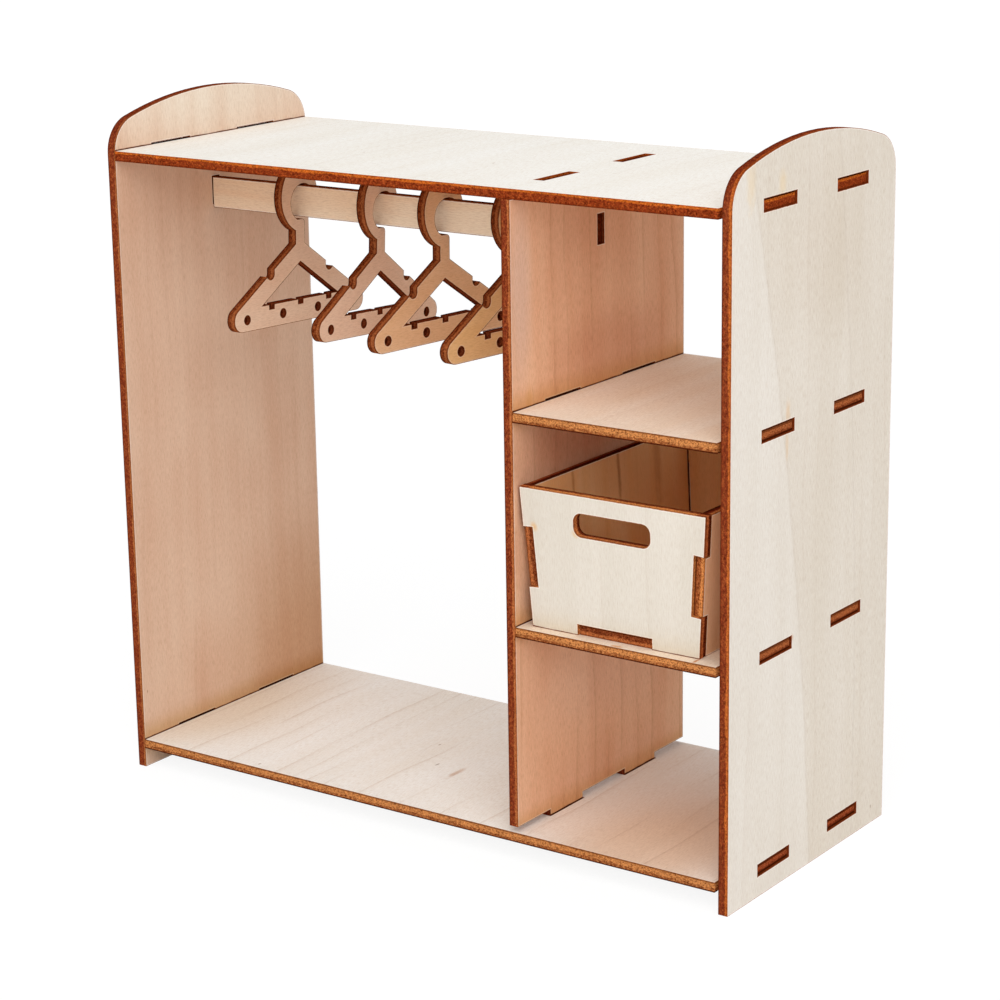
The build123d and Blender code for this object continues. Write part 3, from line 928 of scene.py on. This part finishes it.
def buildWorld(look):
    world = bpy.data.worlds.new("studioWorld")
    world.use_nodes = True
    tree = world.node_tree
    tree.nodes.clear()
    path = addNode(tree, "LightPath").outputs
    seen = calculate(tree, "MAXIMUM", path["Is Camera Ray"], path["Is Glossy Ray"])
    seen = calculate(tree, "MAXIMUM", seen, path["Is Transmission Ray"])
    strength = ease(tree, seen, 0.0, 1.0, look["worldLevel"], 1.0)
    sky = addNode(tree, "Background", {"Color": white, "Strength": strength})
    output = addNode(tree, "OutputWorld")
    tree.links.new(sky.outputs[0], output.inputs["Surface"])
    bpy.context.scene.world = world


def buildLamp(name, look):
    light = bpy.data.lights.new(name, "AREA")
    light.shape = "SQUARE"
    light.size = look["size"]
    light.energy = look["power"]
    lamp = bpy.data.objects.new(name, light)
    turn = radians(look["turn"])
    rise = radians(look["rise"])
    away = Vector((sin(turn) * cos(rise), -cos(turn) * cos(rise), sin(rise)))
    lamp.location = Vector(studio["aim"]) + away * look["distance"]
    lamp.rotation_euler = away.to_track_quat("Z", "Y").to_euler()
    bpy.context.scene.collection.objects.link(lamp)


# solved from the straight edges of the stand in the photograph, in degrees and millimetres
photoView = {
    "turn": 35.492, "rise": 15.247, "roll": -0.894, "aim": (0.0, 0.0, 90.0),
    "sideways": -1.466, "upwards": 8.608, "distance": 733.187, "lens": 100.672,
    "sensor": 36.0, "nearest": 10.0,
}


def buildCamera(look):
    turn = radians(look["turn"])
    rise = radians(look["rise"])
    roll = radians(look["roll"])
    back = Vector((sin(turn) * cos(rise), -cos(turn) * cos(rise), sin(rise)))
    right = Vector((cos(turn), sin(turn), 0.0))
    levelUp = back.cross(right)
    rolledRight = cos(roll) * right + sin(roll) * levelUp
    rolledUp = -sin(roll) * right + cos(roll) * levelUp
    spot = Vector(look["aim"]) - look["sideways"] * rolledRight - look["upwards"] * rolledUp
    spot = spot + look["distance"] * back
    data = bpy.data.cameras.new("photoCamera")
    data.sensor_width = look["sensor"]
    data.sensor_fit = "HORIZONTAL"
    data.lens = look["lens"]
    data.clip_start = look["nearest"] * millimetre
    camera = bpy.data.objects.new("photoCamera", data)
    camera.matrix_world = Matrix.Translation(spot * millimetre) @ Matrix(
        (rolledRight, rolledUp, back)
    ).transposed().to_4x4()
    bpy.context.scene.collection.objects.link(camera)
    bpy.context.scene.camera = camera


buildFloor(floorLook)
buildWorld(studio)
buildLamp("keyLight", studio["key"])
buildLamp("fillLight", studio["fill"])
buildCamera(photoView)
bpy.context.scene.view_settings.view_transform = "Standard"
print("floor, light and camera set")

=====

### DIRECTIONS FOR THIS TASK
In the listing, find all lines with the string "from" and copy them.

### WRITTEN ANSWER
The build123d and Blender code for this object continues. Write part 3, from line 928 of scene.py on. This part finishes it.
# solved from the straight edges of the stand in the photograph, in degrees and millimetres